The thunderstorm’s updraft will have also slowed her fall, as did the thick rainforest foliage she plunged into.
She spent the next 11 days walking out of the rainforest, most of the time having to submerge herself into rivers and water to try and find civilization.
Along the way, her wounds became infested with maggots and she faced severe insect bites from the likes of grotesque, nightmarish bot flies.
Eventually, the 17 year old made her way to a hut in the jungle and rested there until loggers came to her assistance and returned her to civilization.
What’s intriguing about Wings of Hope is Koepcke is there, revisiting all these locations again for the first time in 17 years. And she’s remarkably calm about it all.
She later described it as a cathartic experience—a psychological wound healer.
But other survivors of extreme ordeals, such as Joe Simpson of Touching the Void fame, suffered PTSD due to revisiting the site of their ordeal.
It’s Koepcke’s calm that adds real clarity to Wings of Hope.
Whilst not Herzog’s best documentary, its ability to explore the sole crash survivor’s thoughts and feelings upon returning to the very location makes for a remarkable viewing experience.
Even if only to relieve the nightmare one young woman went through, with her survival depending on guile, bravery, and good luck.
About Juliane Koepcke
Juliane Diller (née Koepcke) is now 67. She’s spent her career working as a mammologist, specialising in bats.
She doesn’t provide many interviews. The only one we could come across, outside Wings of Hope (which is pretty definitive) is the above clip. The interview is in Spanish.
Although media shy, later in life she wrote the 2011 autobiography When I Fell from the Sky (Als ich vom Himmel fiel), indicating how long she had to wait to be able to process the ordeal.

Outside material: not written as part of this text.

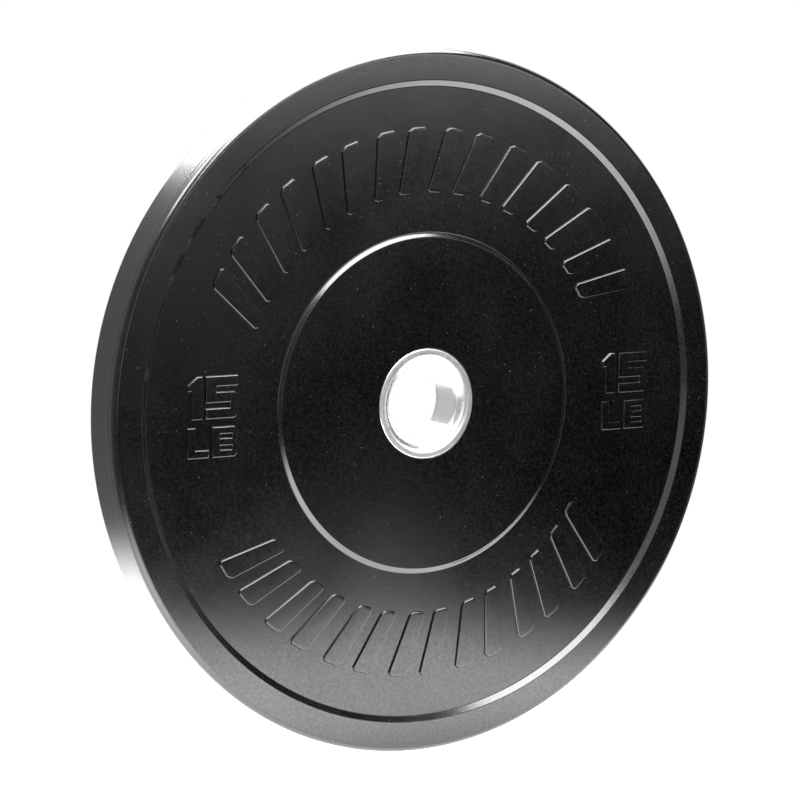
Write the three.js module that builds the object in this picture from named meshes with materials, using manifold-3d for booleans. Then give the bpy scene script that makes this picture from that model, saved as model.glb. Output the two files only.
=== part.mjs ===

It’s similar to Nando Parrado from the Andes Plane Crash, who waited from 1972 until 2006 before publishing his account in Miracle in the Andes.
Since the advent of the internet, many stories of remarkable survival like hers have reached more people. Including younger generations. And so the interest has reached a new peak she likely wasn’t expecting after 1971.
Online fervour has peaks and troughs, which she seems to have handled with cool aplomb. She simply just makes herself quite scarce and gets on with her life.
According to her career profile, she’s worked at Zoologische Staatssammlung München since 1989 (although there’ conflicting information online about her current role). She’s been happily married to her husband for over 30 years and is settled in Munich.